_What the task requires_.
Please quote every line word for word.

= = = = = = =

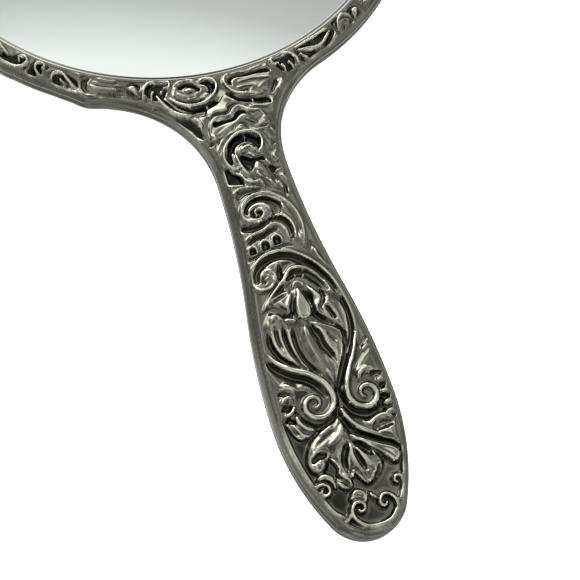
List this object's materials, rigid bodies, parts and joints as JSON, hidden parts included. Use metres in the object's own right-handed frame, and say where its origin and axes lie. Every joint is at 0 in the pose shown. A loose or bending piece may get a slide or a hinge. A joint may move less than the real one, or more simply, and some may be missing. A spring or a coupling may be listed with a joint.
{
  "type": "hand mirror",
  "caption": "Round hand mirror: a bezelled glass in a two-shell plated case with relief ornament on the rim and on a flared handle.",
  "frame": {"origin": "centre of the flat panel on the back of the head, on the surface that the mirror rests on", "axes": "+Y along the handle towards the head, +Z out of the glass, +X across to the right as the glass is looked at with the handle down"},
  "size_m": [0.1344, 0.2418, 0.012],
  "materials": {
    "plated_front": "silver plated, polished, dark in the hollows",
    "plated_back": "silver plated, polished",
    "bezel": "silver plated, bright polished",
    "glass": "polished",
    "silver_film": "bright",
    "sealing_paint": "matt paint film",
    "board": "plain grey-brown card",
    "felt": "pressed wool felt",
    "core_steel": "mill finish",
    "filling": "set pitch and plaster, dull",
    "solder": "dull tin-lead fillet"
  },
  "bodies": {
    "root": {"front_shell": "plated_front", "back_shell": "plated_back", "bezel_ring": "bezel", "mirror_glass": "glass", "silvering": "silver_film", "backing_paint": "sealing_paint", "backing_board": "board", "packing_pad": "felt", "handle_core": "core_steel", "handle_filling": "filling", "filling_dam": "board", "solder_seam": "solder"}
  },
  "joints": []
}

= = = = = = =

_Right answer_.
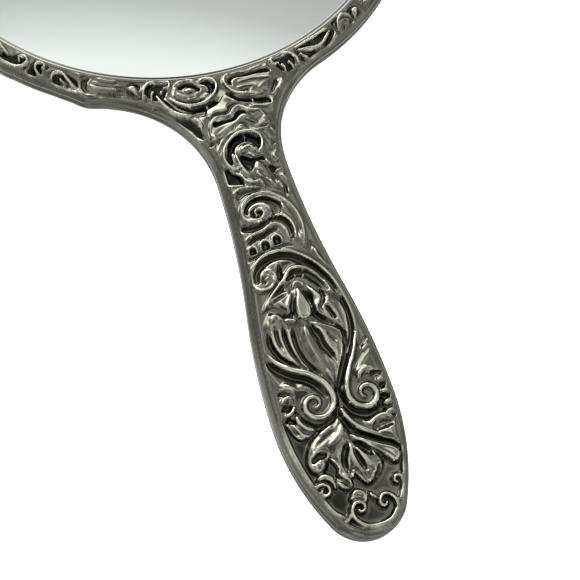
List this object's materials, rigid bodies, parts and joints as JSON, hidden parts included. Use metres in the object's own right-handed frame, and say where its origin and axes lie. Every joint is at 0 in the pose shown. A loose or bending piece may get a slide or a hinge. A joint may move less than the real one, or more simply, and some may be missing. A spring or a coupling may be listed with a joint.
{
  "type": "hand mirror",
  "caption": "Round hand mirror: a bezelled glass in a two-shell plated case with relief ornament on the rim and on a flared handle.",
  "frame": {"origin": "centre of the flat panel on the back of the head, on the surface that the mirror rests on", "axes": "+Y along the handle towards the head, +Z out of the glass, +X across to the right as the glass is looked at with the handle down"},
  "size_m": [0.1344, 0.2418, 0.012],
  "materials": {
    "plated_front": "silver plated, polished, dark in the hollows",
    "plated_back": "silver plated, polished",
    "bezel": "silver plated, bright polished",
    "glass": "polished",
    "silver_film": "bright",
    "sealing_paint": "matt paint film",
    "board": "plain grey-brown card",
    "felt": "pressed wool felt",
    "core_steel": "mill finish",
    "filling": "set pitch and plaster, dull",
    "solder": "dull tin-lead fillet"
  },
  "bodies": {
    "root": {"front_shell": "plated_front", "back_shell": "plated_back", "bezel_ring": "bezel", "mirror_glass": "glass", "silvering": "silver_film", "backing_paint": "sealing_paint", "backing_board": "board", "packing_pad": "felt", "handle_core": "core_steel", "handle_filling": "filling", "filling_dam": "board", "solder_seam": "solder"}
  },
  "joints": []
}